I was choosing an organic parsley bunch in the supermarket, as my cellular rang: “Nona-san, this is Prof. Henao-san from Japan!
Are you still interested to help me sell my Alexandrian library? Are you still willing to try to contact universities and scientific institutions?
We started exchanging e-mails.
He said he does not trust the internet, so he faxed me the basic information about his book collection:
I could relate to his deep concern and sorrow of lost knowledge. He sounded a bit like a prophet. I was thinking about the term health and what it means to him. As my father is a scientist, I could imagine he, like many others, would grin at the list.
Nevertheless, I made a call to all scientific libraries in universities, science institutions and forwarded the three paper document.
All replies were of this kind:
“Alexandria? Really?! How wonderful, so interesting!”
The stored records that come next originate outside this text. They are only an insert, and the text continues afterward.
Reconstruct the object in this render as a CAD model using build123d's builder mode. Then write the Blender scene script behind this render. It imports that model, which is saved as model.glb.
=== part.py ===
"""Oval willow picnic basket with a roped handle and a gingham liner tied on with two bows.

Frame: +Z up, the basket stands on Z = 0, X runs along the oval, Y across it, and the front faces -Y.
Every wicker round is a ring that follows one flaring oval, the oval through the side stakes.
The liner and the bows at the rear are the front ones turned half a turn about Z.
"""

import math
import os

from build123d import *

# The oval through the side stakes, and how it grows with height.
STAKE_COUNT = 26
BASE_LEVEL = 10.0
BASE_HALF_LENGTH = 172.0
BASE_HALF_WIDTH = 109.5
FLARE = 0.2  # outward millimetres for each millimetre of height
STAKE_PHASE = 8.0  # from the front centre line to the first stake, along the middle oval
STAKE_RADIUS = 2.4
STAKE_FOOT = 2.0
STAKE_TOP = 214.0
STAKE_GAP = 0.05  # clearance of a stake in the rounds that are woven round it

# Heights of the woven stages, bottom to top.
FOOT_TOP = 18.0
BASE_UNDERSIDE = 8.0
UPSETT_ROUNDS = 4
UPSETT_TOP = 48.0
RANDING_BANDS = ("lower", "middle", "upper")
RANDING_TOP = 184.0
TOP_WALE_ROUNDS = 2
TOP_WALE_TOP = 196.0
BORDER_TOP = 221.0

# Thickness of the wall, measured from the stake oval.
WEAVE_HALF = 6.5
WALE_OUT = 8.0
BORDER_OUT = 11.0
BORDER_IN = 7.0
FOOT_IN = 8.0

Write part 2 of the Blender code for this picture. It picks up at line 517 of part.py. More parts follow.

All chief librarians, women, fell in the “trap” of the code word “Alexandria Library” – as I did in Kyoto.
Of course, they all know it burned long ago, but the story in our mind is alive; THE library is still living within us, and we surrender to its mysteries and remains.
The void, the bits and pieces, is, in fact, a huge space for imagination, for yearning.
The basic nature of options is that they are built upon bits of memories, void and longing.
This is a good component for stories and art.
So there are people in the world that Ancient Alexandria’s library makes a deep resonance within them – as you are the reader right now at this precise moment.